In his four-volume series of books The Masks of God, Campbell tried to summarize the main spiritual threads of the world, in support of his ideas on the “unity of the race of man.” Tied in with this was the idea that most of the belief systems of the world had a common geographic ancestry, starting off on the fertile grasslands of Europe in the Bronze Age and moving to the Levant and the “Fertile Crescent” of Mesopotamia and back to Europe (and the Far East), where it was mixed with the newly-emerging Indo-European (Aryan) culture.
In Thou Art That: Transforming Religious Metaphor Campbell stated: Mythology is often thought of as “other people’s religions,” and religion can be defined as “misinterpreted mythology.”

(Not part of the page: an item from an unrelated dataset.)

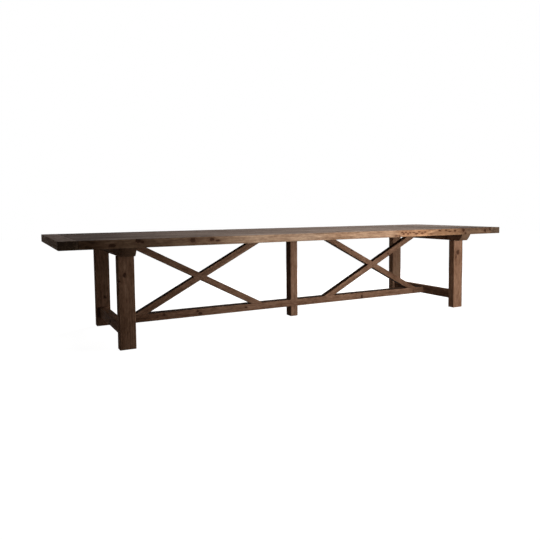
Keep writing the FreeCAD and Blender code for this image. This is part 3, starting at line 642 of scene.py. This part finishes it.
for side, sideWord in ((-1, "left"), (1, "right")):
    middleX = side * trestles["middleX"]
    for way, wayWord in ((-1, "front"), (1, "back")):
        label = wayWord + "_" + sideWord
        makeTimber(
            "leg" + wayWord.capitalize() + sideWord.capitalize(), ["leg_" + label], grainTurns["z"],
            (middleX, way * trestles["legY"], trestles["legHeight"] / 2),
            (trestles["legHeight"], trestles["legWidth"], trestles["legDepth"]), baseTimber, "base_timber",
            stepAlong=trestles["legStep"], stepAcross=trestles["legStep"], arris=trestles["legArris"],
            easedEnds=(-1,), tone=trestles["legTones"][label], warmth=trestles["legWarmth"],
            pith=(trestles["legPith"][0] * side, trestles["legPith"][1] * way),
            knots=trestles["legKnots"][label],
            faceStains=[(1, -1, trestles["legWarmth"], *trestles["legDirt"])],
            checks=[(1, -side, trestles["legCheck"][0] * way, *trestles["legCheck"][1:])])

    middleZ, height = middleAndHeight(trestles["bearerBottom"], trestles["bearerTop"])
    makeTimber(
        "bearer" + sideWord.capitalize(), ["bearer_" + sideWord], grainTurns["y"], (middleX, 0, middleZ),
        (2 * trestles["bearerTip"], height, trestles["bearerWidth"]), baseTimber, "base_timber",
        clips=bearerEnds(), waviness=trestles["calm"], tone=trestles["bearerTone"],
        pith=(trestles["bearerPith"][0], trestles["bearerPith"][1] * side),
        strayKnots=trestles["bearerKnots"],
        cutters=[(Matrix.Translation((middleX, y, trestles["bearerBottom"])), trestles["screwPocket"])
                 for y in trestles["screwYs"]])

    middleZ, height = middleAndHeight(trestles["crossBottom"], trestles["crossTop"])
    outerX = side * (trestles["middleX"] + trestles["crossThickness"] / 2)
    sideways = Matrix.Rotation(math.pi / 2, 4, "Y")
    makeTimber(
        "crossStretcher" + sideWord.capitalize(), ["cross_stretcher_" + sideWord], grainTurns["y"],
        (middleX, 0, middleZ), (2 * trestles["crossHalf"], height, trestles["crossThickness"]),
        baseTimber, "base_timber", easedEnds=(), waviness=trestles["calm"],
        tone=trestles["crossTonesAndShade"][side], pith=(trestles["crossPith"][0], trestles["crossPith"][1] * side),
        cutters=[(Matrix.Translation((outerX, way * trestles["boltY"], trestles["boltZ"])) @ sideways,
                  trestles["counterbore"]) for way in (-1, 1)])
print("trestles made")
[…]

In other words, Campbell did not read religious symbols literally as historical facts, but instead, he saw them as symbols or as metaphors for greater philosophical ideas. Campbell believed all spirituality to be searching for the same unknown force (which he spoke of as both an immanent and a transcendent force, or that which is both within and without, as opposed to being only without) from which everything came, in which everything currently exists, and into which everything will return. He referred to this force as the “connotation” of what he called “metaphors,” the metaphors being the various deities and objects of spirituality in the world.

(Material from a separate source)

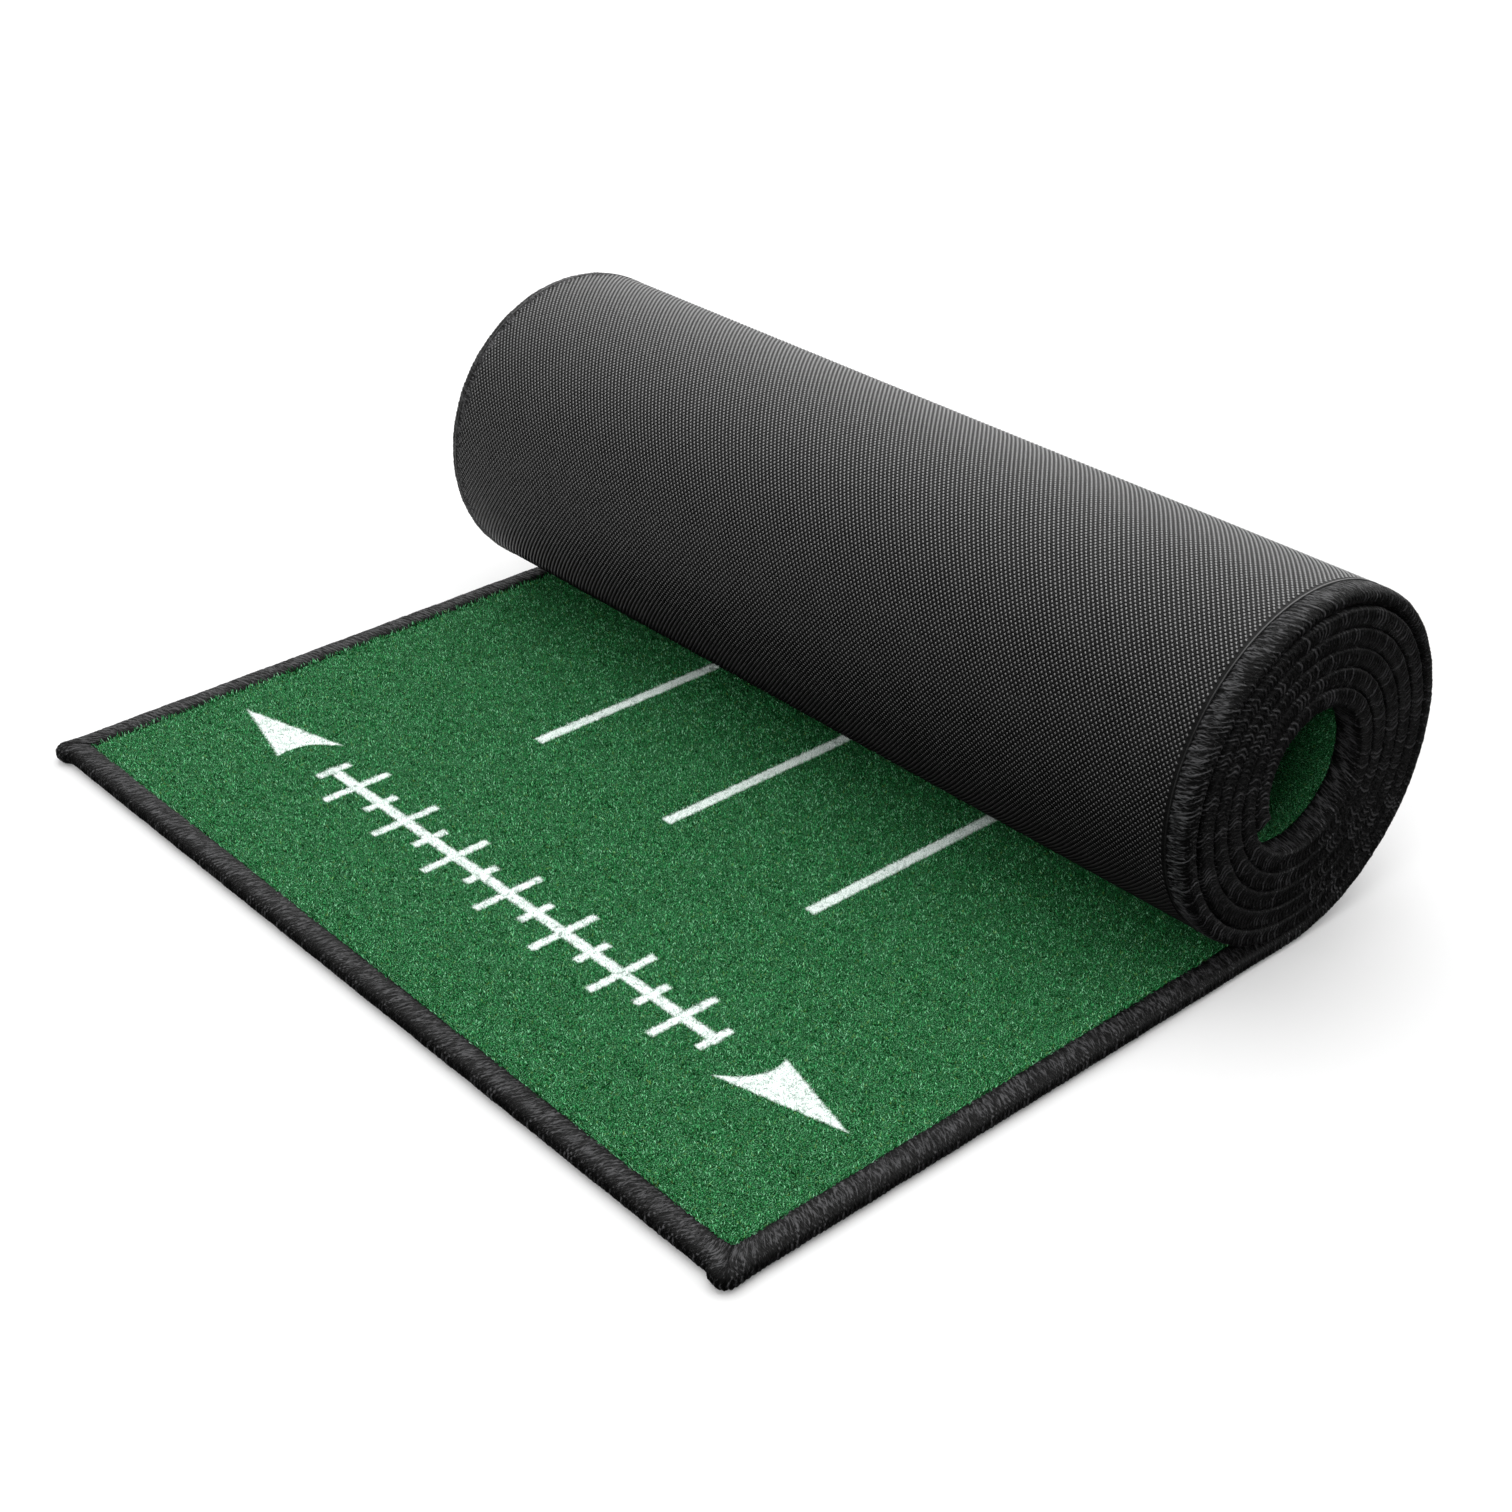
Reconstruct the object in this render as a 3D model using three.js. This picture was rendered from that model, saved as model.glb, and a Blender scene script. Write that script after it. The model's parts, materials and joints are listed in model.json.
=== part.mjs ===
// Practice putting mat: a strip of artificial turf with a rubber underside and an edge of black serged yarn,
// lying flat at its front end and rolled up at the back, turf inwards.
// Millimetres, +Z up. X runs across the mat, the front edge is at -Y, and the floor is at Z = 0.
// The origin is at the centre of the bounding box's base.
//
// The roll's outer half turn is cut across into sections, each hinged to the next along its underside, so that
// the mat rolls out section by section. What is left of the roll moves as one.
import * as THREE from "three";

// ---- Driving dimensions ----
const MAT_WIDTH = 500;
const FLAT_LENGTH = 320.5; // from the front edge to the line where the mat leaves the floor
const ROLL_RADIUS = 86.6; // from the roll's axis to the mat's underside, at that line
const WRAP_PITCH = 8.7; // each turn lies this much nearer the axis than the turn outside it
const FACET = 11.25; // degrees of turn that each flat facet of the roll takes
const TURNS_IN_FACETS = 186; // from the line where the mat leaves the floor to its rolled-up end
const SECTION_FACETS = 2; // facets in each hinged section
const HINGED_SECTIONS = 7; // between the flat run and the part that stays rolled up
const BINDING_WIDTH = 13.5;
const BINDING_THICKNESS = 7.9;
const TAIL_BINDING_FACETS = 2; // its width along the mat, in facets of the innermost turn
const PIECE_GAP = 0.3; // between pieces that lie face to face

// Depth of each layer above the underside, from its lower face to its upper face.
const LAYERS = {
  backing: [0, 2.0],
  tufting_cloth: [2.2, 3.0],
  turf: [3.2, 7.6],
};

// ---- Worked out from the dimensions above ----
const MAT_DEPTH = FLAT_LENGTH + undersideRadius(90); // overall, from the front edge to the back of the roll
const FRONT_Y = -MAT_DEPTH / 2;
const AXIS_Y = FRONT_Y + FLAT_LENGTH;
const TAIL_TURN = TURNS_IN_FACETS * FACET;
const TAIL_BINDING_TURN = TAIL_TURN - TAIL_BINDING_FACETS * FACET;
const SEAM_X = MAT_WIDTH / 2 - BINDING_WIDTH; // where the side bindings meet the layers

const MATERIALS = {
  turf: { color: 0x1f6b3c, roughness: 0.95, metalness: 0 },
  tufting_cloth: { color: 0x20241f, roughness: 0.9, metalness: 0 },
  backing: { color: 0x2b2c2e, roughness: 0.6, metalness: 0 },
  binding: { color: 0x17181a, roughness: 0.85, metalness: 0 },
};

// Distance from the roll's axis to the underside, after the given degrees of turn.
function undersideRadius(turn) {
  return ROLL_RADIUS - (WRAP_PITCH * turn) / 360;
}

// A point of the mat's long section, at a height above the underside. Turn 0 is the lowest point of the roll,
// and turn grows towards the back, over the top and round again. The shift is along the mat.
function rollPoint(turn, height, shift = 0) {
  const angle = THREE.MathUtils.degToRad(turn);
  const radius = undersideRadius(turn) - height;
  return new THREE.Vector2(
    AXIS_Y + radius * Math.sin(angle) + shift * Math.cos(angle),
    ROLL_RADIUS - radius * Math.cos(angle) + shift * Math.sin(angle),
  );
}

// One face of the mat between two turns, as a list of points. Its ends stand back from the neighbours' ends.
function rolledFace(startTurn, endTurn, height, startShift, endShift) {
  const points = [rollPoint(startTurn, height, startShift)];
  for (let turn = startTurn + FACET; turn < endTurn - FACET / 2; turn += FACET) {
    points.push(rollPoint(turn, height));
  }
  points.push(rollPoint(endTurn, height, endShift));
  return points;
}

// Long section of a layer between two turns.
function rolledSection(startTurn, endTurn, [low, high], endShift = -PIECE_GAP / 2) {
  const startShift = PIECE_GAP / 2;
  const under = rolledFace(startTurn, endTurn, low, startShift, endShift);
  const over = rolledFace(startTurn, endTurn, high, startShift, endShift);
  return new THREE.Shape([...under, ...over.reverse()]);
}

// Long section of a layer of the flat run, with the first facet of the roll, up to the first hinge.
function flatSection(startY, [low, high]) {
  return new THREE.Shape([
    new THREE.Vector2(startY, low),
    rollPoint(0, low),
    rollPoint(FACET, low, -PIECE_GAP / 2),
    rollPoint(FACET, high, -PIECE_GAP / 2),
    rollPoint(0, high),
    new THREE.Vector2(startY, high),
  ]);
}

// A solid of the given long section, between two places across the mat.
function strip(name, material, section, leftX, rightX) {
  const geometry = new THREE.ExtrudeGeometry(section, {
    depth: rightX - leftX,
    bevelEnabled: false,
  });
  const mesh = new THREE.Mesh(geometry, new THREE.MeshStandardMaterial(MATERIALS[material]));
  mesh.name = name;
  mesh.position.z = leftX;
  return mesh;
}

// The three layers and the two side bindings of one stretch of the mat. Each section is made by a function of
// the heights of its lower and upper faces.
function stretch(prefix, layerSection, bindingSection) {
  const group = new THREE.Group();
  const layerX = SEAM_X - PIECE_GAP;
  for (const [layer, heights] of Object.entries(LAYERS)) {
    group.add(strip(`${prefix}_${layer}`, layer, layerSection(heights), -layerX, layerX));
  }
  const side = bindingSection([0, BINDING_THICKNESS]);
  group.add(strip(`${prefix}_left_binding`, "binding", side, -MAT_WIDTH / 2, -SEAM_X));
  group.add(strip(`${prefix}_right_binding`, "binding", side, SEAM_X, MAT_WIDTH / 2));
  return group;
}

// A binding across the mat, between the side bindings.
function crossBinding(name, section) {
  return strip(name, "binding", section, -SEAM_X + PIECE_GAP, SEAM_X - PIECE_GAP);
}

function frontBinding() {
  const section = new THREE.Shape([
    new THREE.Vector2(FRONT_Y, 0),
    new THREE.Vector2(FRONT_Y + BINDING_WIDTH, 0),
    new THREE.Vector2(FRONT_Y + BINDING_WIDTH, BINDING_THICKNESS),
    new THREE.Vector2(FRONT_Y, BINDING_THICKNESS),
  ]);
  return crossBinding("front_binding", section);
}

function tailBinding() {
  const section = rolledSection(TAIL_BINDING_TURN, TAIL_TURN, [0, BINDING_THICKNESS], 0);
  return crossBinding("tail_binding", section);
}

function flatRun() {
  const layerStart = FRONT_Y + BINDING_WIDTH + PIECE_GAP;
  const run = stretch(
    "flat",
    (heights) => flatSection(layerStart, heights),
    (heights) => flatSection(FRONT_Y, heights),
  );
  return run.add(frontBinding());
}

function hingedSection(number) {
  const startTurn = FACET + (number - 1) * SECTION_FACETS * FACET;
  const endTurn = startTurn + SECTION_FACETS * FACET;
  const section = (heights) => rolledSection(startTurn, endTurn, heights);
  return stretch(`wrap_${number}`, section, section);
}

function rolledUpPart() {
  const startTurn = FACET + HINGED_SECTIONS * SECTION_FACETS * FACET;
  const roll = stretch(
    "roll",
    (heights) => rolledSection(startTurn, TAIL_BINDING_TURN, heights),
    (heights) => rolledSection(startTurn, TAIL_TURN, heights, 0),
  );
  return roll.add(tailBinding());
}

// The sections are drawn in a plane whose x is the mat's Y and whose y is its Z, and stretched along X.
const mat = new THREE.Group();
mat.name = "putting_mat";
mat.quaternion.setFromRotationMatrix(
  new THREE.Matrix4().makeBasis(
    new THREE.Vector3(0, 1, 0),
    new THREE.Vector3(0, 0, 1),
    new THREE.Vector3(1, 0, 0),
  ),
);
mat.add(flatRun());
for (let number = 1; number <= HINGED_SECTIONS; number += 1) {
  mat.add(hingedSection(number));
}
mat.add(rolledUpPart());

export default mat;
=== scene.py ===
# Practice putting mat, laid flat at the front and rolled up at the back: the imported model's looks.
# Metres, +Z up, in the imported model's frame. A place on the mat is given by x across it, its run
# along the underside from the front edge, and its height above the underside, so the same code
# shapes flat and rolled mat.
import json
import math

import bpy
import numpy as np
from mathutils import Matrix, Vector

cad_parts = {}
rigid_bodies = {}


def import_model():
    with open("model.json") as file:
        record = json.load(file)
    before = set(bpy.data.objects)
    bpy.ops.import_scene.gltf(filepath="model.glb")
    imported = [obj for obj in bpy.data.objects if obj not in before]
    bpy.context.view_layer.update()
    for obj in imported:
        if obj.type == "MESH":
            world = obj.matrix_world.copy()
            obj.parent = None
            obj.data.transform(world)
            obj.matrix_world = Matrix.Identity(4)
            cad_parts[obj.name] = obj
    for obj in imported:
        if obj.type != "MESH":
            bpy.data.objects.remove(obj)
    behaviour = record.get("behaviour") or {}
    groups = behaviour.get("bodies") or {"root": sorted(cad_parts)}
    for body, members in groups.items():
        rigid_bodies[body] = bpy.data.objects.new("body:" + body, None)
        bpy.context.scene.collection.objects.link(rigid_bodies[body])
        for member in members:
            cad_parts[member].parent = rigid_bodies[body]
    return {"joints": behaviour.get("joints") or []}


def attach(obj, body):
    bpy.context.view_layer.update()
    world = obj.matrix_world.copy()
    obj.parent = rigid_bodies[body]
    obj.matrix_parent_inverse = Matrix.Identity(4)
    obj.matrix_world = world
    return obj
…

Billy Don Moyers (born June 5, 1934) is an American journalist and political commentator. He served as the ninth White House Press Secretary under the Johnson administration from 1965 to 1967. He also worked as a network TV news commentator for ten years. Moyers has been extensively involved with public broadcasting, producing documentaries and news journal programs. He has won numerous awards and honorary degrees for his investigative journalism and civic activities. He has become well known as a trenchant critic of the corporately structured U.S. news media.